3.4 Influence on the microstructure and domain structure

The microstructure images of the SC₉₀₀, NC₉₀₀, and Q₉₀₀ samples collected with SEM are presented in Fig. 8. No significant change in grain size or size distribution was evident due to the thermal treatment, and the average grain size of the KBT sample was ∼540 ± 0.6 nm.⁴⁰ Interestingly, a lamellar domain structure-like feature is visible for NC₉₀₀ and Q₉₀₀ samples. Otoničar et al.⁵⁵ reported similar lamellar domain structures of as-processed KBT at room temperature, which are associated with the 90° domains and (011)/(101) twin boundaries. In contrast, no such features were observed for the SC₉₀₀ sample, hinting at the cooling rate-dependent variation in a domain structure. Moreover, the density of lamellar domains seems higher while width is smaller for Q₉₀₀ KBT than that of NC₉₀₀ KBT. Previous work on La-doped PbTiO₃ ceramics has shown a significant increase in 90° domain density or a decrease in domain width with an increasing c/a ratio.⁶⁵ As such the variation in domain wall density observed in NC₉₀₀ and Q₉₀₀ KBT can be attributed to the difference in the cooling-rate-dependent tetragonal distortion.

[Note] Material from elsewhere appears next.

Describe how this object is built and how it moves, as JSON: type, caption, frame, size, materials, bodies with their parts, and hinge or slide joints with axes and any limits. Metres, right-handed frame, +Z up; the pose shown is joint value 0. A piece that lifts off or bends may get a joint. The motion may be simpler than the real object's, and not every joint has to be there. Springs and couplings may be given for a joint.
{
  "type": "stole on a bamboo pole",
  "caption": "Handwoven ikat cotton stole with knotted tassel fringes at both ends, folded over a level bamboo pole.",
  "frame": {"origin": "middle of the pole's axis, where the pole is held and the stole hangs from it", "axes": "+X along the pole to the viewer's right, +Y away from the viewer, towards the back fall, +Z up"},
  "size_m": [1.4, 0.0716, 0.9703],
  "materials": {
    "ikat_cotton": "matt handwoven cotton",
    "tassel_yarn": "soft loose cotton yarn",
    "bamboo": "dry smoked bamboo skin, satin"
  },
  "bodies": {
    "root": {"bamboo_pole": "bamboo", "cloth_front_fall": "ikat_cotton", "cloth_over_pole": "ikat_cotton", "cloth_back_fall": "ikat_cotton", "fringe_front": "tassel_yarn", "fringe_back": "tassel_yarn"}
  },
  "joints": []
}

Fig. 8 Microstructure of (a) SC₉₀₀, (b) NC₉₀₀, and (d) Q₉₀₀ KBT ceramics.

PFM measurements were used to observe the local domain structure in SC₉₀₀, NC₉₀₀, and Q₉₀₀ KBT ceramics. As can be seen in Fig. 9, the domain structure differs as a function of annealing conditions. The NC₉₀₀ and Q₉₀₀ KBT exhibited large regular lamellar ferroelectric domains ranging in size from a few hundred nanometers to micrometers, in agreement with the SEM analysis (Fig. 8). Red open arrows indicate representative examples of these domains in Fig. 9. In the SC₉₀₀ KBT, the domain structure varies from grain-to-grain. In some grains, there is no evidence of long-range domain structure, where these grains exhibit monotonic contrast in the amplitude and phase images (marked by dashed white arrows Fig. 9) that is typical of relaxors, since the resolution of PFM is insufficient to detect nanoscale domains. In other grains, some examples of irregularly shaped domains of several hundred nanometers in size are observed, indicated by a solid blue arrow in Fig. 9.

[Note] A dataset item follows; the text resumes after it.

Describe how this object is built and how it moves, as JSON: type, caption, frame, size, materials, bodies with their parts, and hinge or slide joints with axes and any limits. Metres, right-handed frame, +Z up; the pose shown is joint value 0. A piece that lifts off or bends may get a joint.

Fig. 9 Topography height and deflection, out-of-plane PFM amplitude and phase images of (a) SC₉₀₀, (b) NC₉₀₀, and (c) Q₉₀₀ KBT ceramics. For clarity, two grain boundaries on each panel are marked by a yellow line. An example of grains exhibiting monotonic contrast in the amplitude and phase images is indicated by a dashed white arrow. Examples of regular and irregularly shaped domains are marked by open red and solid blue arrows, respectively.

The local scale switching response also supports differences in the relaxor-like and ferroelectric-like behavior noticed in SC₉₀₀, NC₉₀₀, and Q₉₀₀ KBT ceramics due to differences in annealing conditions (Fig. 10). The most pronounced ferroelectric behavior is observed in Q₉₀₀ KBT ceramics (Fig. 10e and f). For NC₉₀₀ ceramics, pronounced ferroelectric behavior is observed at some measurement points (Fig. 10c), while no ferroelectric PFM hysteresis loops are observed at other points (Fig. 10d). On the other hand, no ferroelectric PFM hysteresis loops are observed in SC₉₀₀ ceramics, indicating relaxor-like behavior (Fig. 10b). In Fig. 10a, a slight evolution of hysteretic behavior can be seen, indicating a trace of ferroelectricity in this sample as well. As such, the PFM image and local hysteresis response further confirm the influence of annealing conditions on the domain structure and local scale heterogeneity, where the Q₉₀₀ sample shows the homogenous distribution of grains with lamellar domains and more pronounced local ferroelectric behavior.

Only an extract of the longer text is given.